• [Written exercise]
Retype everything from the line that contains "return material" down to the line that contains "if empty is", inclusive, without altering or adding anything.

** START **

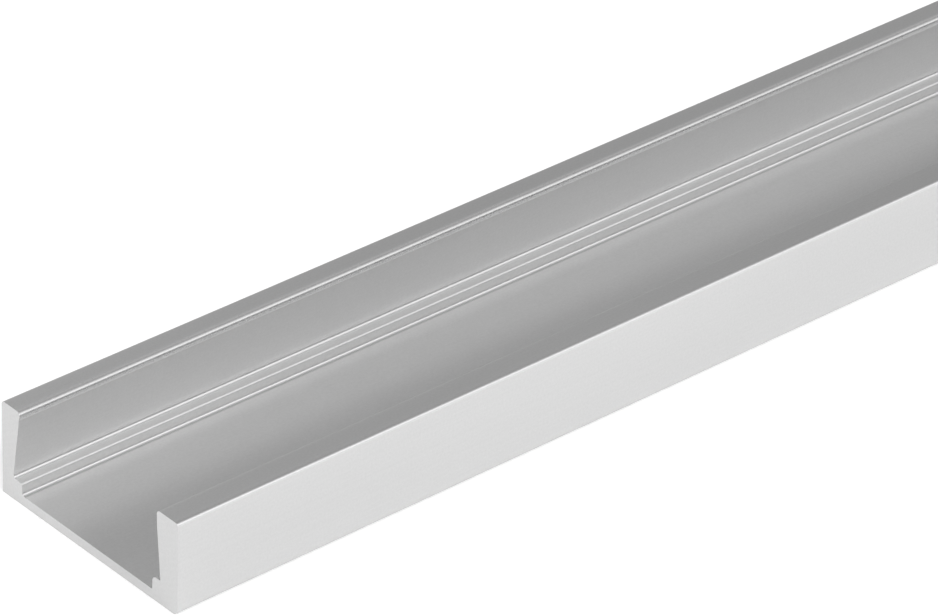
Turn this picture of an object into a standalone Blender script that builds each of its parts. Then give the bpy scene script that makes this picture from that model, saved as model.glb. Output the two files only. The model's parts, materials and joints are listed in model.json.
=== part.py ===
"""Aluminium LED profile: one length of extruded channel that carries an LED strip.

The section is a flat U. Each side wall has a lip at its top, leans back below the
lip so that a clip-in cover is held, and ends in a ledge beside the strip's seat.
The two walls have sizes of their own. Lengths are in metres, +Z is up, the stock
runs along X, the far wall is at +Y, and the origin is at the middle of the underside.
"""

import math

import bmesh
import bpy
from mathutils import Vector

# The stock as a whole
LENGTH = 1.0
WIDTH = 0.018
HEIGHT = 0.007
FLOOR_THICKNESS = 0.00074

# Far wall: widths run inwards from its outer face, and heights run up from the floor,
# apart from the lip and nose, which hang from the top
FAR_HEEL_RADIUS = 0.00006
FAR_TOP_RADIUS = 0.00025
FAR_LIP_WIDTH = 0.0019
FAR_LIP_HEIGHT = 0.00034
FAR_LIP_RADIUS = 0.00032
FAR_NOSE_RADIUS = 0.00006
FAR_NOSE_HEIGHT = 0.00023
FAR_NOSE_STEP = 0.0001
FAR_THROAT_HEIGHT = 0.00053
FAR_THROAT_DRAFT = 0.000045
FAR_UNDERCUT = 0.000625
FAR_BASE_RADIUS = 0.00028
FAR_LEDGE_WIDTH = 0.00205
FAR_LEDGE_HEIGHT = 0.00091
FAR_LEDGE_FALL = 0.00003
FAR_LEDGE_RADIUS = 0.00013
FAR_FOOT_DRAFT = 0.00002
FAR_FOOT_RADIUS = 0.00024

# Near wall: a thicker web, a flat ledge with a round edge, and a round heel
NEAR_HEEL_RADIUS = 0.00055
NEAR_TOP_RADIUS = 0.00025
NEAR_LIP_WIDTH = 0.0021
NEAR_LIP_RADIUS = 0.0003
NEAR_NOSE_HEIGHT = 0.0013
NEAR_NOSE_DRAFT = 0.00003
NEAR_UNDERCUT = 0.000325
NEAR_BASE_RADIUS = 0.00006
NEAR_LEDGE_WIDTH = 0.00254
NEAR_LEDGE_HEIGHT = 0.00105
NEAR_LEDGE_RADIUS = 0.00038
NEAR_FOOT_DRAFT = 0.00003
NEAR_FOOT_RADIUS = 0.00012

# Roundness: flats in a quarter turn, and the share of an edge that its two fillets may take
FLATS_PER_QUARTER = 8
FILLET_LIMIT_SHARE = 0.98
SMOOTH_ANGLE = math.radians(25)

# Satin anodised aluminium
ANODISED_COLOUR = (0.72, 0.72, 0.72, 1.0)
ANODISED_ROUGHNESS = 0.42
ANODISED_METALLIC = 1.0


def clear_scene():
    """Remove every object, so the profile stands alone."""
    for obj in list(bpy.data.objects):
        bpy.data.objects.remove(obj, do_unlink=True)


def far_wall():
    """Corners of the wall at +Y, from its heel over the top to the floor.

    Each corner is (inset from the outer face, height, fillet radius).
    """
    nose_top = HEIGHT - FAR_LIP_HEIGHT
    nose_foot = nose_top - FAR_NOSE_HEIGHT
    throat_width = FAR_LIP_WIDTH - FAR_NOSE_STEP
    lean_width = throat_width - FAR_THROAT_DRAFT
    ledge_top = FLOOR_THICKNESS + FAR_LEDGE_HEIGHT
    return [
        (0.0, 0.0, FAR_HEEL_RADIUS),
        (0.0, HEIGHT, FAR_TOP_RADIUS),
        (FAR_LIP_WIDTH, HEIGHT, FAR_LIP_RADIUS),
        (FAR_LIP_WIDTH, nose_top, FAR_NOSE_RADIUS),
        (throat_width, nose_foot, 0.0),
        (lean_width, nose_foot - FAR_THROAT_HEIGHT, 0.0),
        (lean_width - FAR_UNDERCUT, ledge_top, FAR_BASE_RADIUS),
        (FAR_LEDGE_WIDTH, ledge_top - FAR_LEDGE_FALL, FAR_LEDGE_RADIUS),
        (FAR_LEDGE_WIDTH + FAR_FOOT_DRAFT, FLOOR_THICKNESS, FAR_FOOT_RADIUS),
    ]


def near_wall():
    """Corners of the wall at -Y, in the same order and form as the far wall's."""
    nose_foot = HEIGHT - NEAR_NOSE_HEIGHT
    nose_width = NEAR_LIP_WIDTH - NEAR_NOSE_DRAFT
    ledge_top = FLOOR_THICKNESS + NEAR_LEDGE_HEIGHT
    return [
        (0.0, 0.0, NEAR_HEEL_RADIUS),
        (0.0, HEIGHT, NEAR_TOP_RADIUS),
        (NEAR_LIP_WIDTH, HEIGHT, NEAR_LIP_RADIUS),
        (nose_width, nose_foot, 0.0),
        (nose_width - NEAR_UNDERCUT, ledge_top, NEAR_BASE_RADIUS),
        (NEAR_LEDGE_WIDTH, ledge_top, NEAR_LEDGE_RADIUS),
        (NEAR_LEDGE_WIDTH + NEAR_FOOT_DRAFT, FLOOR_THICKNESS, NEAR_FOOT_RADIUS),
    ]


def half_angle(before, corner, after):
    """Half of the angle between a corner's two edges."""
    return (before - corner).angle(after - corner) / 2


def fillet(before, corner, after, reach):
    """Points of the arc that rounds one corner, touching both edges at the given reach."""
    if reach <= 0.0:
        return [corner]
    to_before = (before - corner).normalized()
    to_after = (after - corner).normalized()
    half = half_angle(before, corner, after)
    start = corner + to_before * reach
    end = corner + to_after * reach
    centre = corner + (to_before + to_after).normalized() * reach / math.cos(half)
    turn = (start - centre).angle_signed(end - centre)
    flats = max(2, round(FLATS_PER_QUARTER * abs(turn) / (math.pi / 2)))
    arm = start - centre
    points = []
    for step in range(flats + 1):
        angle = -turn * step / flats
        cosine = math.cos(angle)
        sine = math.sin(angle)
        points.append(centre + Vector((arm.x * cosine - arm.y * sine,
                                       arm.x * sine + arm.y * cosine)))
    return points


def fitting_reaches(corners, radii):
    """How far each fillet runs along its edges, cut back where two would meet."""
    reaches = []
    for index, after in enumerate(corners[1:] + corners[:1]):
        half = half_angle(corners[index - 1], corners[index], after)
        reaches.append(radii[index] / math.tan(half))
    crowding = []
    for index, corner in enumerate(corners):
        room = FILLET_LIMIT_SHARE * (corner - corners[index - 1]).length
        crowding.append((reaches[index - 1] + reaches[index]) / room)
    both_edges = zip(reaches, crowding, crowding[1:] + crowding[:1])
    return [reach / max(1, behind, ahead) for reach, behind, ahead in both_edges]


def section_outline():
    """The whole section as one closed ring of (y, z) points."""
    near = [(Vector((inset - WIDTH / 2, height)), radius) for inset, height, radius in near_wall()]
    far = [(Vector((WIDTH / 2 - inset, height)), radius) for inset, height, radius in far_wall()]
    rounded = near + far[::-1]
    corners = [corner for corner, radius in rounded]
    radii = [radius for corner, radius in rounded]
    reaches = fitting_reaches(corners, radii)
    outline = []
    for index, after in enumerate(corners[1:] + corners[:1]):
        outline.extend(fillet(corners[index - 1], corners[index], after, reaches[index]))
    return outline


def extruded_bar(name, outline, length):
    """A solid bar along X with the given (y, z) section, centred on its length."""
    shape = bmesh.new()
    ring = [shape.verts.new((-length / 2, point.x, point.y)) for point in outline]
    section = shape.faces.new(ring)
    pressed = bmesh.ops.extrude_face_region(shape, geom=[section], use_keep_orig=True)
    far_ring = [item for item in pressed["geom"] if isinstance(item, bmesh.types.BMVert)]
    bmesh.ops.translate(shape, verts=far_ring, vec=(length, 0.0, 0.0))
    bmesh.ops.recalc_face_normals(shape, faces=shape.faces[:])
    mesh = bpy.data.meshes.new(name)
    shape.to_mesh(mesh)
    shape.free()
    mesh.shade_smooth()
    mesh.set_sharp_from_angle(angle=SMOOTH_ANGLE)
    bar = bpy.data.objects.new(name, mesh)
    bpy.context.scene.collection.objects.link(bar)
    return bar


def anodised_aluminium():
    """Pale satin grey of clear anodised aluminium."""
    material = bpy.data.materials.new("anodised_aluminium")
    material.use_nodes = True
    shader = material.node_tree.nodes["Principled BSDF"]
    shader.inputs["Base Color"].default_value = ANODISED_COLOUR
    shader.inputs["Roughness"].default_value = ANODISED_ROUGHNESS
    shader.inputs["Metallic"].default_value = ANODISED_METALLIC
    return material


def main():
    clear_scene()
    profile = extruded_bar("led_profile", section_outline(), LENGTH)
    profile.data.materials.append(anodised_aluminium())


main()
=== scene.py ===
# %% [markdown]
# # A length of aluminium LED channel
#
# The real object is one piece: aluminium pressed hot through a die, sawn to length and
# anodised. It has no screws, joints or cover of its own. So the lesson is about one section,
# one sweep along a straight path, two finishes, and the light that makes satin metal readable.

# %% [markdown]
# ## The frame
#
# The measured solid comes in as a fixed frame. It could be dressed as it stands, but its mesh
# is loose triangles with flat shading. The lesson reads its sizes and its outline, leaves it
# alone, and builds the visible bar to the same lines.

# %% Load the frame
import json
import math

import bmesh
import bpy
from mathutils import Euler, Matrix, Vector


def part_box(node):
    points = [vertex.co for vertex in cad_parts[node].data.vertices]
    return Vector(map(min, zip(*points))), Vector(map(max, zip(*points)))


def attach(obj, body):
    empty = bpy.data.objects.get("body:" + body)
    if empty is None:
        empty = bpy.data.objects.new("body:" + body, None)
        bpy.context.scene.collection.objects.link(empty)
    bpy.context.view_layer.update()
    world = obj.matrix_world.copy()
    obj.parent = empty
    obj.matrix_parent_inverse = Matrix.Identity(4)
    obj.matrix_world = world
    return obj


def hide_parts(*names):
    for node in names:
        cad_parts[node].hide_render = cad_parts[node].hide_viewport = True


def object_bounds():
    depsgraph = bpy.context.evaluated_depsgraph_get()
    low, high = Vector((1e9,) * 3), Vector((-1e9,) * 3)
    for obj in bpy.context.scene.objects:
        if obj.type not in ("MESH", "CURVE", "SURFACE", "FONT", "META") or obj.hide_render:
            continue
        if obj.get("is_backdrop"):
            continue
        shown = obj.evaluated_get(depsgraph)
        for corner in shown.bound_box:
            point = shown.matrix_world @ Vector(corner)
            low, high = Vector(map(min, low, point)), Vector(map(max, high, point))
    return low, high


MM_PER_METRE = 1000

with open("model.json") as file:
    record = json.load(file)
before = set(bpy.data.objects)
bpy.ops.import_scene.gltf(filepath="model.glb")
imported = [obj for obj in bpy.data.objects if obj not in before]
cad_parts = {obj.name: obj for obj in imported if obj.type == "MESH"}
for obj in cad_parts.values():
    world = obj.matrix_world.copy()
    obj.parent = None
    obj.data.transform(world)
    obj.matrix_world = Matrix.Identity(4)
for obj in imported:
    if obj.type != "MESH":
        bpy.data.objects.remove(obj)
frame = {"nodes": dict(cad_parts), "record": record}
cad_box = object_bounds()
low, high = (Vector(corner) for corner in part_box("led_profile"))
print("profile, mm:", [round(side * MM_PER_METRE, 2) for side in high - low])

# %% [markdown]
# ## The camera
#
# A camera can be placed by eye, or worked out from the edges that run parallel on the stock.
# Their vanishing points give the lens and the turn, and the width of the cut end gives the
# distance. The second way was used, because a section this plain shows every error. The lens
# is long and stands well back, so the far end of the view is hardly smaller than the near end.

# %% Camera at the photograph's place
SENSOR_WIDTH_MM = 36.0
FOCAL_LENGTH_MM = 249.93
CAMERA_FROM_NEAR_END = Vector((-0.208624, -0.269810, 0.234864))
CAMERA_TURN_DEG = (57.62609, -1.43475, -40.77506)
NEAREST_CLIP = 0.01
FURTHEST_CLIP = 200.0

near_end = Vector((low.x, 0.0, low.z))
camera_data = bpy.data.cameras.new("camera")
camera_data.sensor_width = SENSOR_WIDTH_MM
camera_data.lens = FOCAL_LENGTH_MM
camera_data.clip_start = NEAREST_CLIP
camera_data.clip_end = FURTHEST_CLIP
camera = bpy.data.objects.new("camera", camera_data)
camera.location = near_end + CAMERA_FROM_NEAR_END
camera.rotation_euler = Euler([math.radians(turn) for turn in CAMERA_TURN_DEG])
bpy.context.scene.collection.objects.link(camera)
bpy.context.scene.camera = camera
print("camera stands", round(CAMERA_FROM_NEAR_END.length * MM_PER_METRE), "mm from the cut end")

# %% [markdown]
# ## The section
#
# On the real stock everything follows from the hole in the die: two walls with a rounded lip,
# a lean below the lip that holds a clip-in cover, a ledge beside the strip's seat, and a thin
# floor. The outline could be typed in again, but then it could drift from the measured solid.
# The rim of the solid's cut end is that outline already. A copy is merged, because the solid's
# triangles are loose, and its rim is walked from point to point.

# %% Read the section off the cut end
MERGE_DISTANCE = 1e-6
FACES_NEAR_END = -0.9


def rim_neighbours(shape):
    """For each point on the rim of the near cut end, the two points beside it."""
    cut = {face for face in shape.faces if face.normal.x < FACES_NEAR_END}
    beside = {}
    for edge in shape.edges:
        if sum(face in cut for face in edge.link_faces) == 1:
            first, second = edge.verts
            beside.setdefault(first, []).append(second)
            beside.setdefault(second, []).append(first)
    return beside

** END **

• [Worked answer]
    return material


def main():
    clear_scene()
    profile = extruded_bar("led_profile", section_outline(), LENGTH)
    profile.data.materials.append(anodised_aluminium())


main()
=== scene.py ===
# %% [markdown]
# # A length of aluminium LED channel
#
# The real object is one piece: aluminium pressed hot through a die, sawn to length and
# anodised. It has no screws, joints or cover of its own. So the lesson is about one section,
# one sweep along a straight path, two finishes, and the light that makes satin metal readable.

# %% [markdown]
# ## The frame
#
# The measured solid comes in as a fixed frame. It could be dressed as it stands, but its mesh
# is loose triangles with flat shading. The lesson reads its sizes and its outline, leaves it
# alone, and builds the visible bar to the same lines.

# %% Load the frame
import json
import math

import bmesh
import bpy
from mathutils import Euler, Matrix, Vector


def part_box(node):
    points = [vertex.co for vertex in cad_parts[node].data.vertices]
    return Vector(map(min, zip(*points))), Vector(map(max, zip(*points)))


def attach(obj, body):
    empty = bpy.data.objects.get("body:" + body)
    if empty is None:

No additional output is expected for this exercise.